その昔水利の乏しいところとか、稲が作れないところは雑穀が作られていました。でも国をあげての米増産が始まるとほとんど消えていきました。 なので、機械化もされていないし、種まきから収穫・脱穀まで作業はほとんど手作業。かなり手間が掛かります。 ましてや無農薬となると・・・。 稲科の作物が多いので、芽が出たばかりの頃は雑草と見分けが付きにくく、除草が大変です。さらに大変なのは収穫時期。スズメたちが大挙してお食事にやって来ます。ちょうど刈り頃の少し前からやって来るので、刈り取り時期を見極めるのが大変。鳥に食べられる前に刈ろうとするとまだ若いし、完熟するのを待っていると、全部食べられちゃうし。 今のところ有効な対策が見つかっていません。トホホ
- 殻付きのものをペット用にも販売しています。小鳥用に「穂」のまま出荷したりしますが、スズメの食害が多いので、なかなかたくさん販売は出来ません。飼い主さんたちにはいつもご不便をおかけしています。

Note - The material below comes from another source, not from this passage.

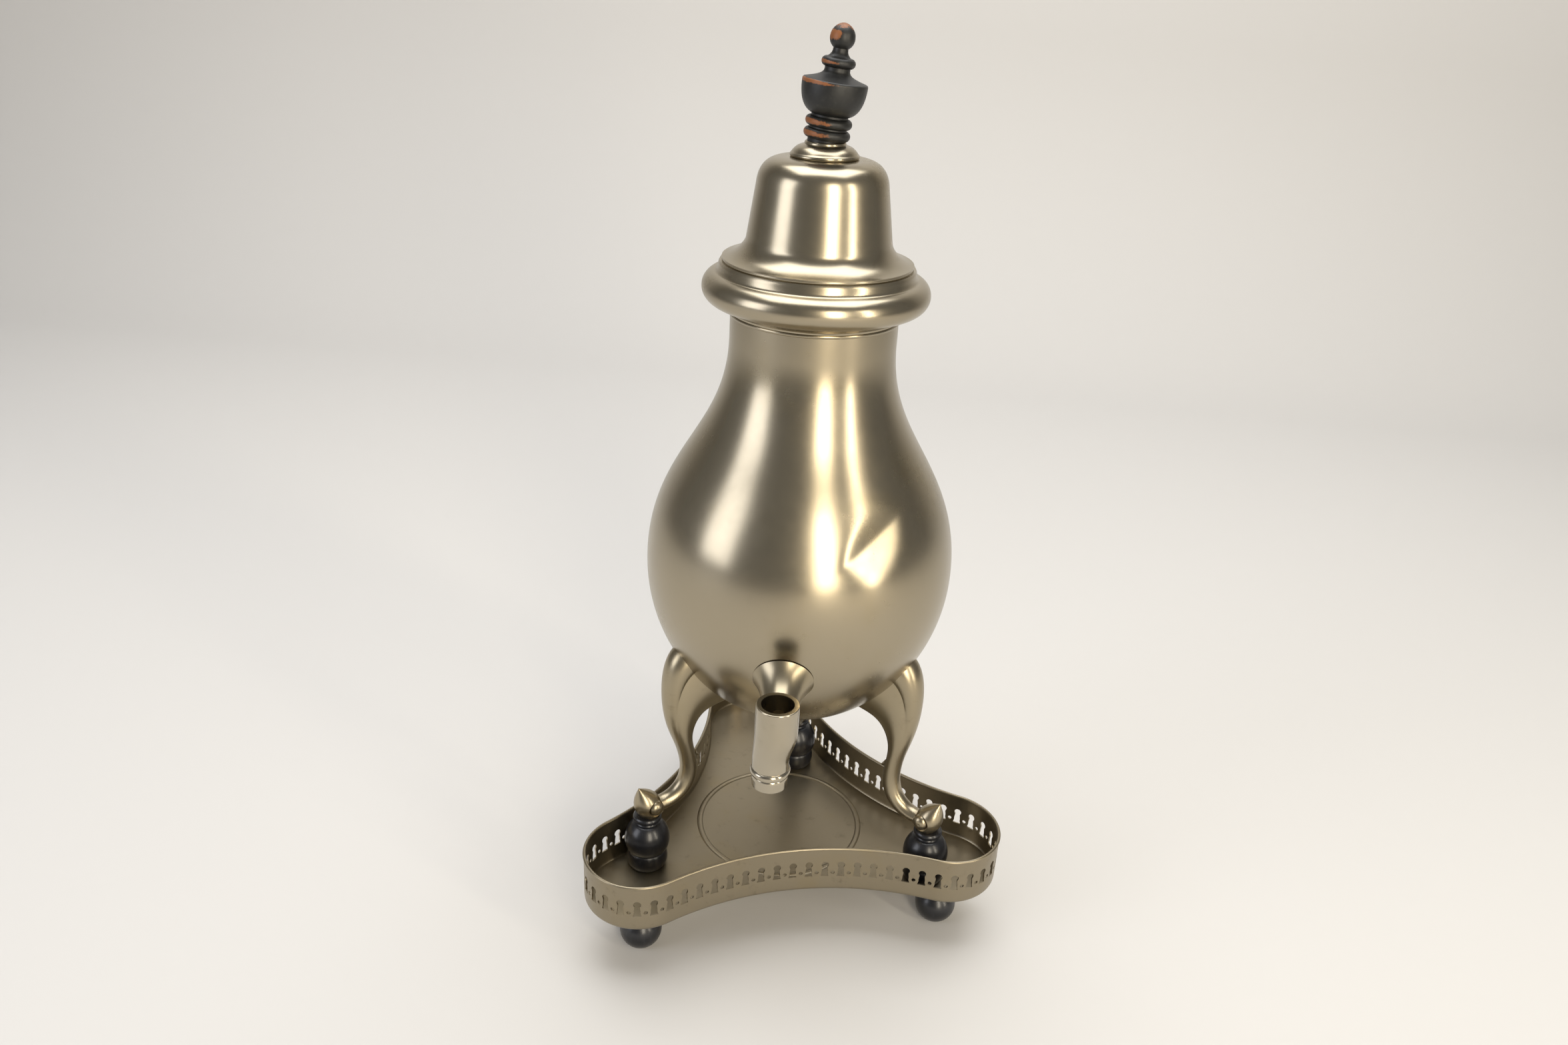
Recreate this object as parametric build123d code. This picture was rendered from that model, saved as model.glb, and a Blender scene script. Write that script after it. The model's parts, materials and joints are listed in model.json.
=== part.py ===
from build123d import *
import math
import os

# Antique coffee urn on a three-lobed gallery tray, millimetres.
# Z is up, the floor is Z 0, the tap points to -Y.
# The origin is on the floor, under the middle of the whole object's box.
# Azimuths are degrees about Z, counted from +X towards +Y.

# Tray outline: three lobe arcs joined by three hollow side arcs, all tangent
LOBE_REACH = 93.7
LOBE_RADIUS = 28.7
TRAY_WAIST = 56.6
TRAY_TURN = -14.7
LOBES = 3

# Tray sheet, gallery band and its wire
TRAY_FOOT_HEIGHT = 33.75
PLATE_SHEET = 0.75
GALLERY_SHEET = 0.75
GALLERY_HEIGHT = 26.8
GALLERY_BEND = 3.0
GALLERY_FLANGE = 6.0
RIM_WIRE_OVERHANG = 0.5
RIM_WIRE_HEIGHT = 1.3

# Burner ring, a bead pressed up in the plate
RING_RADIUS = 44.6
RING_WIDTH = 3.2
RING_HEIGHT = 0.6

# Keyhole piercing, with a small round hole between each two keyholes
KEYHOLES = 66
KEYHOLE_HEAD_DROP = 10.8
KEYHOLE_HEAD_RADIUS = 1.95
KEYHOLE_STEM_DROP = 12.0
KEYHOLE_FOOT_DROP = 18.2
KEYHOLE_STEM_HALF = 1.3
KEYHOLE_FOOT_HALF = 2.35
DOT_DROP = 15.9
DOT_RADIUS = 1.05
DOT_SCALLOP_RADIUS = 2.7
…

- あと、ポップコーンなんかも作ってます。さすがにこれはスズメには食べられない。フライパンでポンポンやって子供のおやつに出すと、大喜び。









豆
- 豆も農薬・化学肥料は使っていません。 以前は大豆をけっこう作っていました。でも秋は雨が多いこの地方、刈り取りを地域の大豆組合のコンバインに委託したりすると、順番が回ってくる前に雪に降られたり、雨続きでぜんぜん乾燥しなかったりと、なかなか難しいのです。 なので今は自分で刈り取れるくらいの面積しか作っていません。 品種はタチユタカというこの地方で昔から作られている品種です。 家では手作りの味噌や醤油作りに大活躍です。
- 普通の白大豆のほかに黒大豆や青大豆も作っています。 黒大豆は早生の品種で、稲刈りが終わってから刈り取りしようとするともう遅くて、サヤの中で黴びていたりします。なので、ちょうどいいタイミングで刈り取れる品種は無いか、検討中です。 青大豆は〈秘伝〉という品種で、美味しさに定評があります。枝豆で食べてもとても美味しいです。 大粒で刈り取りはちょうど雪が降り始めるあたり。ほかの穀物と刈り取りがかぶらないのがいいところですが、脱穀の機械も全部冬支度で倉庫に片付けて仕舞ったあとなので、ハウスの中で手作業で脱穀です。
- 小豆は赤・黒・白の三品種を少量作っています。なかなかね、需要もないので、趣味の延長みたいな感じです。






野菜
- 野菜はもっぱら地元向けの販売です。地元の直売所やスーパーの地場産野菜のコーナーに置いてもらっています。一つの品目を大量にではなく、少量多品目生産でやってます。
- 冬には2m近く雪の積もる地域なので、冬野菜は作れません。冬をまたぐ野菜も、ラッキョウ、ニンニクはなんとか出来ますが、タマネギはまだ試行錯誤中です。 初夏から晩秋に収穫できる野菜が中心。スナップエンドウに始まって、ズッキーニ、ナス、トマト、キュウリ、枝豆などの夏野菜。ピーマン、ニンジン、大根、コールラビ。果菜、根菜が中心です。 葉菜類やハーブなども作っていますが、まだ出荷には至っていません。
- 栽培するのは固定種の野菜。様々な品種を試して、出来の良かったものから自家採種して、この土地にあったものを増やしていきます。 変わった野菜も試していますが、基本家で料理に使えない(使わない?)ものは消えていってます。 普段の食卓で料理に使えるものが栽培条件です。
- 通販もやってみたいとは思っていますが、冬冬場は出荷できないし、収穫量や種類が時期でまちまちなので、年間を通しての販売は無理かなと思っています。 これからいろいろとやり方を検討していきたいと思っています。